━━━ Material provided
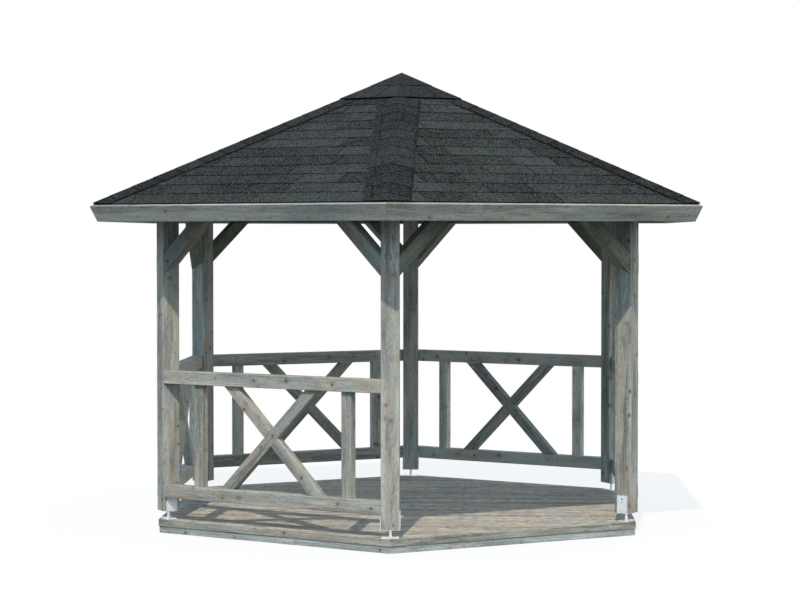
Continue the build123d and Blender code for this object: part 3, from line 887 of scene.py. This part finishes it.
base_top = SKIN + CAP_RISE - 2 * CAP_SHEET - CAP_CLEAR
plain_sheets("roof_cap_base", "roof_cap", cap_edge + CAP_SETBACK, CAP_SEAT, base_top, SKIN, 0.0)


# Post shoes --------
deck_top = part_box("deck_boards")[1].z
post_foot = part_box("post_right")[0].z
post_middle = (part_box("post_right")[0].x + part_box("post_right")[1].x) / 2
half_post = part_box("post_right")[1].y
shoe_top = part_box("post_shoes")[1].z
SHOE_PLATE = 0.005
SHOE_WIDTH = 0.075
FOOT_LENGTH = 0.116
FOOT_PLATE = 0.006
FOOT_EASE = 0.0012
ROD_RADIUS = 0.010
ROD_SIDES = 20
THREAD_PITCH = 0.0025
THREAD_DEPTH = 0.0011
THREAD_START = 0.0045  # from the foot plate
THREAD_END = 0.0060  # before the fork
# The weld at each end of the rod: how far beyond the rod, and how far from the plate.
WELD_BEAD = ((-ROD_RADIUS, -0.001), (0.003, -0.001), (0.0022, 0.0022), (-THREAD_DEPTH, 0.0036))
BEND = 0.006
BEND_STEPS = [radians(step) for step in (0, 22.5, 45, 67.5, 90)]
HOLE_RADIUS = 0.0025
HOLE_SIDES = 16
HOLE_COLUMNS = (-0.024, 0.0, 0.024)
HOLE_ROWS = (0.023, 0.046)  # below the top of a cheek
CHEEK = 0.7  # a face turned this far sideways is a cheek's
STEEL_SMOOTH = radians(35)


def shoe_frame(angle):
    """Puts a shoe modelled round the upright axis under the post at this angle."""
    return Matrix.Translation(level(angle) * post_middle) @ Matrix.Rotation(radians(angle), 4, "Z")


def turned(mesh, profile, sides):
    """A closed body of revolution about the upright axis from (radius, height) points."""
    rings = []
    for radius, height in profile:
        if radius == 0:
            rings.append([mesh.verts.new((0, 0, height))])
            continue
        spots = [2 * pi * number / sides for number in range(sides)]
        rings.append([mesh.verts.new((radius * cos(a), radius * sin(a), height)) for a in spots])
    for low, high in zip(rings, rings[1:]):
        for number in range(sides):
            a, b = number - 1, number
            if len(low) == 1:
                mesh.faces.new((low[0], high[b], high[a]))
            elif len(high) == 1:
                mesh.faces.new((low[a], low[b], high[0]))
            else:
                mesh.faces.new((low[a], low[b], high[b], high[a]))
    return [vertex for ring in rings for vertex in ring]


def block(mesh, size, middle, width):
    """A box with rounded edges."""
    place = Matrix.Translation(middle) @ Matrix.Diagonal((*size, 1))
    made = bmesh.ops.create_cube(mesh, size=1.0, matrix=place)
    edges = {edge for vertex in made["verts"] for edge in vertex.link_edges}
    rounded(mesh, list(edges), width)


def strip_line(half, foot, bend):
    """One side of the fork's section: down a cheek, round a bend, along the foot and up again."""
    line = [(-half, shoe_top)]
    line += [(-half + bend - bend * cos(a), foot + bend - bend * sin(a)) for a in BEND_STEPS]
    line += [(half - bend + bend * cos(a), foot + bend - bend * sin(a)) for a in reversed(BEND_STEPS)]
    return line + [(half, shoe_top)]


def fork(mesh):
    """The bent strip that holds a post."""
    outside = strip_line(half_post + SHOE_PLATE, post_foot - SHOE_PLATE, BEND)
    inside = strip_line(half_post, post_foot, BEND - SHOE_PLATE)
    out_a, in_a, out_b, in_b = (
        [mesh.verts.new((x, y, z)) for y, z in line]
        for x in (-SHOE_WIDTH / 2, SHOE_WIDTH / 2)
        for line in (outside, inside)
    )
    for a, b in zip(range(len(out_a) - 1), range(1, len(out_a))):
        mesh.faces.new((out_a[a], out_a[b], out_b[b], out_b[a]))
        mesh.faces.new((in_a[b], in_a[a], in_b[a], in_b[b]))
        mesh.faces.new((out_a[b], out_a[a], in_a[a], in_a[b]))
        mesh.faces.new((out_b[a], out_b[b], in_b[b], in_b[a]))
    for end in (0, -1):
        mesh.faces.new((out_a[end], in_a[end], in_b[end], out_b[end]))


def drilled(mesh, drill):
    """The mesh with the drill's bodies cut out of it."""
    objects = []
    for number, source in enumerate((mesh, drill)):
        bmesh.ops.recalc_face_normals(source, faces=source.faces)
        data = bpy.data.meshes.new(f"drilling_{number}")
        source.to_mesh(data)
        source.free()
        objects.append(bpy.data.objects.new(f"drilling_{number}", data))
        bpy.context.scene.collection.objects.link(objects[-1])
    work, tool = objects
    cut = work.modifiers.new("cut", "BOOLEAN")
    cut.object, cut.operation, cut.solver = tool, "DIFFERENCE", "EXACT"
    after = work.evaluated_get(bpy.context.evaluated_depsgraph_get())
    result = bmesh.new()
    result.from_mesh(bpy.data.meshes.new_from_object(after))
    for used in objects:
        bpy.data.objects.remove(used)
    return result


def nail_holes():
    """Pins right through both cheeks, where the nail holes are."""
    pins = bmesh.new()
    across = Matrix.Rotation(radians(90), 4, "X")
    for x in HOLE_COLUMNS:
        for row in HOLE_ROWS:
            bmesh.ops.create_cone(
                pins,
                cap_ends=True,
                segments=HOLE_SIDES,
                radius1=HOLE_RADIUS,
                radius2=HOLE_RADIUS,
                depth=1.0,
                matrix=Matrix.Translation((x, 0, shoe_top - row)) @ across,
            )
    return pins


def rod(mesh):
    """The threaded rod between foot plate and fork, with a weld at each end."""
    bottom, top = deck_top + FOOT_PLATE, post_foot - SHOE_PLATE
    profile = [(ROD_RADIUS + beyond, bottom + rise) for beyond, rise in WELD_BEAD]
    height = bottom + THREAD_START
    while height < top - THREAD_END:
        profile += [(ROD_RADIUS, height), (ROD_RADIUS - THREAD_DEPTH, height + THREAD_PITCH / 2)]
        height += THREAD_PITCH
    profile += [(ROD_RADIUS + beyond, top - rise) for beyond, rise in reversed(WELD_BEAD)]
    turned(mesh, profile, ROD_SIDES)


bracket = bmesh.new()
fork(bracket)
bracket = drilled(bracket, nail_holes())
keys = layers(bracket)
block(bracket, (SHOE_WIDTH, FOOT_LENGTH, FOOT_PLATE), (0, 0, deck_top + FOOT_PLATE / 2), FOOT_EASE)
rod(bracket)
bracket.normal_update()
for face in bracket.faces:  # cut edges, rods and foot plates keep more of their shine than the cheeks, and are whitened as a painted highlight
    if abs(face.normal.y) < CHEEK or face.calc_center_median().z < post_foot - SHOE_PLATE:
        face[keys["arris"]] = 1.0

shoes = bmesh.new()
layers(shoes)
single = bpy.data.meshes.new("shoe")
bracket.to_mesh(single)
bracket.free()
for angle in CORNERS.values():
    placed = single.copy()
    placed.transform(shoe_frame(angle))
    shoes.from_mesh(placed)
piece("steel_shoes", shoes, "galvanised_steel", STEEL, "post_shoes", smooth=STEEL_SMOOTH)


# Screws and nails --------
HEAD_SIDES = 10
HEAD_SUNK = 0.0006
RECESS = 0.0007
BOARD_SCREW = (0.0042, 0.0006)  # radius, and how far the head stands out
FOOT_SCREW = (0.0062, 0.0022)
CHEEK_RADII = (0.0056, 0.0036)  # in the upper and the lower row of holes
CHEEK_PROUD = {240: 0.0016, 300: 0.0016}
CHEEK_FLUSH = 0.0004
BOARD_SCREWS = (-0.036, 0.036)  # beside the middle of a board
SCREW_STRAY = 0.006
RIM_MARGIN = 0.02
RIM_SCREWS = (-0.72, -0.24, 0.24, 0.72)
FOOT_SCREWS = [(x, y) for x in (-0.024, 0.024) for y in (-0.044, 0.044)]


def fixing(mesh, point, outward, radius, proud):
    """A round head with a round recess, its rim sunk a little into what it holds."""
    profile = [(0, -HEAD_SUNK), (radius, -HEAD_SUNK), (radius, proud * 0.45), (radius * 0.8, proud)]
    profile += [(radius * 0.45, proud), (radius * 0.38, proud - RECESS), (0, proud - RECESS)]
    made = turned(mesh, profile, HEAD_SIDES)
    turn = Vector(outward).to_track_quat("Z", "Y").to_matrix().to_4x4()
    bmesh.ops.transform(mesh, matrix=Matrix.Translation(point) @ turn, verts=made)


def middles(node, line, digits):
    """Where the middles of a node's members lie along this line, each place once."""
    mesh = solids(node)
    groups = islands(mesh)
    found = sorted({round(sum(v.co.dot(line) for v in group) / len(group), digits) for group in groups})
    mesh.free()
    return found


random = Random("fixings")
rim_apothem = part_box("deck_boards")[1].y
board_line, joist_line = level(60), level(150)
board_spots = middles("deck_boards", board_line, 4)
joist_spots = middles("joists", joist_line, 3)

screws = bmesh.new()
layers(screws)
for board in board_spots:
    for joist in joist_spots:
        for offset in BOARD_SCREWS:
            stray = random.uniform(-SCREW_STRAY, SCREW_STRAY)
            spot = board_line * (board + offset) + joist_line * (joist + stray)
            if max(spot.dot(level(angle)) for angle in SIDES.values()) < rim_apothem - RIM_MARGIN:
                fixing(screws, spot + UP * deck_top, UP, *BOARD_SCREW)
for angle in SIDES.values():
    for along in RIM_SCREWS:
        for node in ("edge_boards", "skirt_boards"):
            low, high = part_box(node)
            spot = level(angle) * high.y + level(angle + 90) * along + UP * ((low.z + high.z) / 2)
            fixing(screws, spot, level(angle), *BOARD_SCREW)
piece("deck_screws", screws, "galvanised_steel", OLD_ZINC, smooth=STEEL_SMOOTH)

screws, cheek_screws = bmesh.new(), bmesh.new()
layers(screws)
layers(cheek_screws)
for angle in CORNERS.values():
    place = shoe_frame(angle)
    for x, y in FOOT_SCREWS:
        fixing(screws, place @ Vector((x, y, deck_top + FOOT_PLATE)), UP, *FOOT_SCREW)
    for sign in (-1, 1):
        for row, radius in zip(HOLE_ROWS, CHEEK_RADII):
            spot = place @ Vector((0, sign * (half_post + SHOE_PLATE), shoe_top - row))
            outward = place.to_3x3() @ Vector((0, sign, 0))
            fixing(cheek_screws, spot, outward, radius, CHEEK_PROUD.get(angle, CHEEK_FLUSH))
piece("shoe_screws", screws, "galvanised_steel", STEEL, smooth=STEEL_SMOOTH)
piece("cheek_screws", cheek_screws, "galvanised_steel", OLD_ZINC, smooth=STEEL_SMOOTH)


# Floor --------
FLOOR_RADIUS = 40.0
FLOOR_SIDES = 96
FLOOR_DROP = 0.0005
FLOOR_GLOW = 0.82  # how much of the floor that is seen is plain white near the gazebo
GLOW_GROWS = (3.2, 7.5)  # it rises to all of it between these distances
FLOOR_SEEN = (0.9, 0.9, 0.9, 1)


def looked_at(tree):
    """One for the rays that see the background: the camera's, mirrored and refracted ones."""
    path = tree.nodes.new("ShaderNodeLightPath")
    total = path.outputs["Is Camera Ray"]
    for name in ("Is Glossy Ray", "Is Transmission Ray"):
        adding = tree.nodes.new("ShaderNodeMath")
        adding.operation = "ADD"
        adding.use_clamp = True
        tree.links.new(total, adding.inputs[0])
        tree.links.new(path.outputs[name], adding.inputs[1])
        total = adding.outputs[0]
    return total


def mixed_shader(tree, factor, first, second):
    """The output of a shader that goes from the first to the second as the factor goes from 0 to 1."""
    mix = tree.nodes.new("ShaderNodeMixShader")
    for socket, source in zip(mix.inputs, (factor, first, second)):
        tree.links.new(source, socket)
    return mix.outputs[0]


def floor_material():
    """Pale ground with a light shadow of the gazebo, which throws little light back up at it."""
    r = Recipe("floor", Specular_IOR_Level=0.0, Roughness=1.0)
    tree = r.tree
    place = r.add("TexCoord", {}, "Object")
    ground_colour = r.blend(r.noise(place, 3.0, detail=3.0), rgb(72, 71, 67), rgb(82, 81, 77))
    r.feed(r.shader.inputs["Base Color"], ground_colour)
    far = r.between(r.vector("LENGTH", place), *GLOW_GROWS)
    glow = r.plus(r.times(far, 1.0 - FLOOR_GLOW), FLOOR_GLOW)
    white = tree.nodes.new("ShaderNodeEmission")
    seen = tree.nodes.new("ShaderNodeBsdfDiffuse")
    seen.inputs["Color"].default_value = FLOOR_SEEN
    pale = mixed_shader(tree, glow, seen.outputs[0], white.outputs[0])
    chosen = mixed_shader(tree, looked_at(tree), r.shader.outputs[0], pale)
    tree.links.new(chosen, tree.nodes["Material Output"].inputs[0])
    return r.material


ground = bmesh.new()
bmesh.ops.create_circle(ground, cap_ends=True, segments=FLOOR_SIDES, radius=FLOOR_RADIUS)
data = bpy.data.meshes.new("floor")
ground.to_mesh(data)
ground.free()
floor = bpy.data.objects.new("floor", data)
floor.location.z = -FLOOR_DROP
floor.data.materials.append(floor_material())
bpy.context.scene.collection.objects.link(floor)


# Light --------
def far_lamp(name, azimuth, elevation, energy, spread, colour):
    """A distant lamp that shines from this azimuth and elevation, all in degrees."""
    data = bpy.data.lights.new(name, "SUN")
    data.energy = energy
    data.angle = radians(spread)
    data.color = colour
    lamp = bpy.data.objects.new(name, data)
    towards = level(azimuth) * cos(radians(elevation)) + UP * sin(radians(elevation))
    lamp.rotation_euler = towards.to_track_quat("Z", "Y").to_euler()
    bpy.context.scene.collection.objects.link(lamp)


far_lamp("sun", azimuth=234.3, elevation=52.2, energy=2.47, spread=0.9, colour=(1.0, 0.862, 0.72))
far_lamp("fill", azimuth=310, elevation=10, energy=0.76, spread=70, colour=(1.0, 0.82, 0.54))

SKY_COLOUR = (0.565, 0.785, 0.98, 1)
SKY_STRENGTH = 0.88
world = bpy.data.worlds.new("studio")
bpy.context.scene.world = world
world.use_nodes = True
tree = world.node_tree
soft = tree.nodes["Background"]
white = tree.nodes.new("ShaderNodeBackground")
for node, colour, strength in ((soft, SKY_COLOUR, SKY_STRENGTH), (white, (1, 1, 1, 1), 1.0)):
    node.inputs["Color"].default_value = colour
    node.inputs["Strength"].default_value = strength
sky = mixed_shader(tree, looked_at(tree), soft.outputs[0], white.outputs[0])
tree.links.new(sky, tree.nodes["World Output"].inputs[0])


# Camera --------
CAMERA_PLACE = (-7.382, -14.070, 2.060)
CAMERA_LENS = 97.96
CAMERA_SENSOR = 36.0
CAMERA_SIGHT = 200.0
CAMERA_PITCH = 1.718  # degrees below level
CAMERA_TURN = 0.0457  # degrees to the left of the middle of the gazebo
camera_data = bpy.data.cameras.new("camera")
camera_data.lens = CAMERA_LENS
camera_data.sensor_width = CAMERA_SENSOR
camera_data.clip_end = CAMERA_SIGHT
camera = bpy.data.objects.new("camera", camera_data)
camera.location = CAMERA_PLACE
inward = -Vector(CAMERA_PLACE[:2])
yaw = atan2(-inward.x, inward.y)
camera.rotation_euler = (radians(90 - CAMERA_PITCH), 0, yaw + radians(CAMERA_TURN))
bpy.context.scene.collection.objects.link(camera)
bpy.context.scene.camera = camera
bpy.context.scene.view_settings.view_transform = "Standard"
━━━━━━
━━━ Material provided
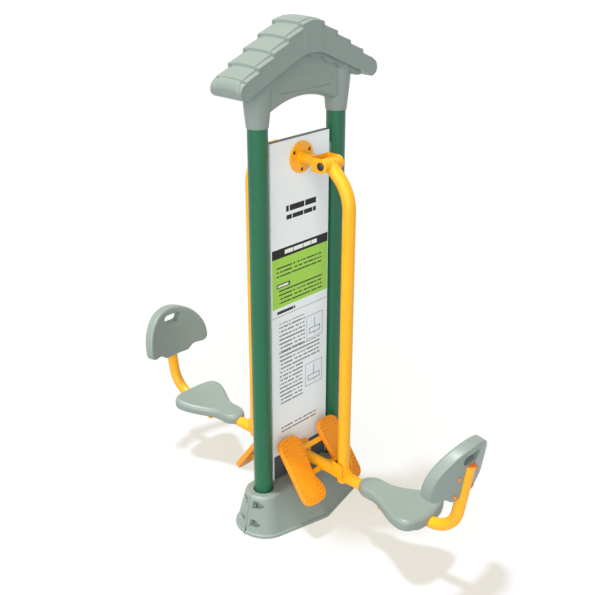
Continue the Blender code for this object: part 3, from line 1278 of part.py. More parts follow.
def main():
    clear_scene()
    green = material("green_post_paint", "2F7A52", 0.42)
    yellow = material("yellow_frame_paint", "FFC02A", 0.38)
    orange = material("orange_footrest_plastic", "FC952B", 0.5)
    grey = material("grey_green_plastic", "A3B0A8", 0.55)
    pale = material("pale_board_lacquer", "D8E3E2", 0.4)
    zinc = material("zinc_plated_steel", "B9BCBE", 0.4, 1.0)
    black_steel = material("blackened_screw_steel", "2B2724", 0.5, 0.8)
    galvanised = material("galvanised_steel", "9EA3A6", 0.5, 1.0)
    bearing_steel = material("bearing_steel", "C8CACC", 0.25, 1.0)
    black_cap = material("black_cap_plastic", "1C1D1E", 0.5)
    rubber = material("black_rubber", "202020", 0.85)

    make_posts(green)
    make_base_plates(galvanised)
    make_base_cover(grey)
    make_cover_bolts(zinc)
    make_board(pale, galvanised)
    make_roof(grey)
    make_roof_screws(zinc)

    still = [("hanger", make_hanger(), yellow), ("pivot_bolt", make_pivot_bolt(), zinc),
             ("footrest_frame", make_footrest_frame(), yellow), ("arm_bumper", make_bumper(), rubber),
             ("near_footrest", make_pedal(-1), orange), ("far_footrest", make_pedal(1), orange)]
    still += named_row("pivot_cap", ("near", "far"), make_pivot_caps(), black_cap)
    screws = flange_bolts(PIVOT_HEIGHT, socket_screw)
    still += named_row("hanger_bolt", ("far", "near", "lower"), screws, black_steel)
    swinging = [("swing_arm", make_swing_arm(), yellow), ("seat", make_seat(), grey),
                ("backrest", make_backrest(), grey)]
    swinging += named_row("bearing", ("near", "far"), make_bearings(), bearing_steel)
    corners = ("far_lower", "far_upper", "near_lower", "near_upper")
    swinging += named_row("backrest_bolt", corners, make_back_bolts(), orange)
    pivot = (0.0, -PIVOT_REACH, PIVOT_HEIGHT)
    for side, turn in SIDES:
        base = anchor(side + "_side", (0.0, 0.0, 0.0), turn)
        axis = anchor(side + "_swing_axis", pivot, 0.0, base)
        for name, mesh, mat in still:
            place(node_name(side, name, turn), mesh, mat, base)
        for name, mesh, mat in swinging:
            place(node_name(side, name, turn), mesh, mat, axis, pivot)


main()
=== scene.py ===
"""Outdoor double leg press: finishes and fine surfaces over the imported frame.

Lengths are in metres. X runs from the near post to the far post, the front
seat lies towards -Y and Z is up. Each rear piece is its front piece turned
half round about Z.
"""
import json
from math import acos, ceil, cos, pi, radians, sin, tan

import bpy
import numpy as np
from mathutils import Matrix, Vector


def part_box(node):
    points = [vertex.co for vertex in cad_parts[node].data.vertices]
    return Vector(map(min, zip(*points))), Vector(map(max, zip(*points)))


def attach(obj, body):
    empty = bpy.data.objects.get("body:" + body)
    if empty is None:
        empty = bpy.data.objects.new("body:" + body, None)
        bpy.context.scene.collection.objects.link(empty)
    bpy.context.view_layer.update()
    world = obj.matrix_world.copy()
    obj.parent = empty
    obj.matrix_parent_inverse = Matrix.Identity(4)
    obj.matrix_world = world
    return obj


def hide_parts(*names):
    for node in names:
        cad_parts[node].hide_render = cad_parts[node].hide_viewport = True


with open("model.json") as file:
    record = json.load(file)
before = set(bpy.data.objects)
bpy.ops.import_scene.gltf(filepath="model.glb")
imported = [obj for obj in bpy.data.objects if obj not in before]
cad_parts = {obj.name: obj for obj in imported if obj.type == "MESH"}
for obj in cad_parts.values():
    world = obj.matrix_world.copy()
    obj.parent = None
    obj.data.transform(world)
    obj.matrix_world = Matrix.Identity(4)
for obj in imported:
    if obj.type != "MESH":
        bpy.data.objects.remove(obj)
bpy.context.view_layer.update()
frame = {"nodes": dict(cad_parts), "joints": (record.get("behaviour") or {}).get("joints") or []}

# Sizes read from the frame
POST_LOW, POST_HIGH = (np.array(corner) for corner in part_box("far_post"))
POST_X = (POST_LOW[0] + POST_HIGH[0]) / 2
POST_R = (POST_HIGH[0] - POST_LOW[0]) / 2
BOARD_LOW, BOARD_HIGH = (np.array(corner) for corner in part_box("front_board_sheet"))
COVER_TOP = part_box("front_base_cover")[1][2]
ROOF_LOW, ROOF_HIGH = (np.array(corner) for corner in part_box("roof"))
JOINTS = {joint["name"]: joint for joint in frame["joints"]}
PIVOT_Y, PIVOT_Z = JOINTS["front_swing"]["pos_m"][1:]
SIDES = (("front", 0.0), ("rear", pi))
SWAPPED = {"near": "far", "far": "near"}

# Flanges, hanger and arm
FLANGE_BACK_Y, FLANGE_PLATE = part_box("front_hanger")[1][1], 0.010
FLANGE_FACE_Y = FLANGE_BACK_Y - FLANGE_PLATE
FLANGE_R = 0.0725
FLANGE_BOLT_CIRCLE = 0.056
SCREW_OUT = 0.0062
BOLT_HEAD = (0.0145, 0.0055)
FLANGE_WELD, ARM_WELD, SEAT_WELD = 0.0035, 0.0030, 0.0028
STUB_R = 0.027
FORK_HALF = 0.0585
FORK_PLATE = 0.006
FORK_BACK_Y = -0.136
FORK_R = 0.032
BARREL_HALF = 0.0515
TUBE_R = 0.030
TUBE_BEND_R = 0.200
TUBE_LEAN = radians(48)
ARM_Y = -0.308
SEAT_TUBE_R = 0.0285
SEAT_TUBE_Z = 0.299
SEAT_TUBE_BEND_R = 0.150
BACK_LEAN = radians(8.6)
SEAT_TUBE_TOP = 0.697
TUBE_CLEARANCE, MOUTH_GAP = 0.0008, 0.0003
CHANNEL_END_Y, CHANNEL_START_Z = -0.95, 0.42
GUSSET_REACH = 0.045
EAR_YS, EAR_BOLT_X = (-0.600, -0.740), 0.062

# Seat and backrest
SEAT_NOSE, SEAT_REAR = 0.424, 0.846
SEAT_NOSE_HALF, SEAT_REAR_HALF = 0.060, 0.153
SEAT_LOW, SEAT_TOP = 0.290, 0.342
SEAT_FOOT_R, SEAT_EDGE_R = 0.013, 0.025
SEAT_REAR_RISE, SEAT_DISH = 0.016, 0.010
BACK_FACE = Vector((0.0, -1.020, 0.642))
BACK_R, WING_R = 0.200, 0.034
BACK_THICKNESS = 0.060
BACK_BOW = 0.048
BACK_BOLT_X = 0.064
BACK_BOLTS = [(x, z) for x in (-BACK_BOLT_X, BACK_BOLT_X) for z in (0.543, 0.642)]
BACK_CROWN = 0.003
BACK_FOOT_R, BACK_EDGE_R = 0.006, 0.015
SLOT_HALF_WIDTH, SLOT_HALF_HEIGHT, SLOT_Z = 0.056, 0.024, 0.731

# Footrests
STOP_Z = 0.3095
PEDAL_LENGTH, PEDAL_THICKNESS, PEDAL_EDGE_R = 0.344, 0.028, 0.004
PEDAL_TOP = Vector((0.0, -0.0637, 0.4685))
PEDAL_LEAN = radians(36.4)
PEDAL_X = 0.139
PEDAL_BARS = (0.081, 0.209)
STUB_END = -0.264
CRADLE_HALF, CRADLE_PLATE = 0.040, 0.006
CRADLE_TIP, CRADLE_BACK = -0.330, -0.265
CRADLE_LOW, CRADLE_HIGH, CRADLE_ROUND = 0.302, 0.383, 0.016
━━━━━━
Keep both end lines and retype everything in the records above from the line containing "Continue the build123d" through the line containing "base_top, SKIN, 0.0)", exactly, with nothing else.

Continue the build123d and Blender code for this object: part 3, from line 887 of scene.py. This part finishes it.
base_top = SKIN + CAP_RISE - 2 * CAP_SHEET - CAP_CLEAR
plain_sheets("roof_cap_base", "roof_cap", cap_edge + CAP_SETBACK, CAP_SEAT, base_top, SKIN, 0.0)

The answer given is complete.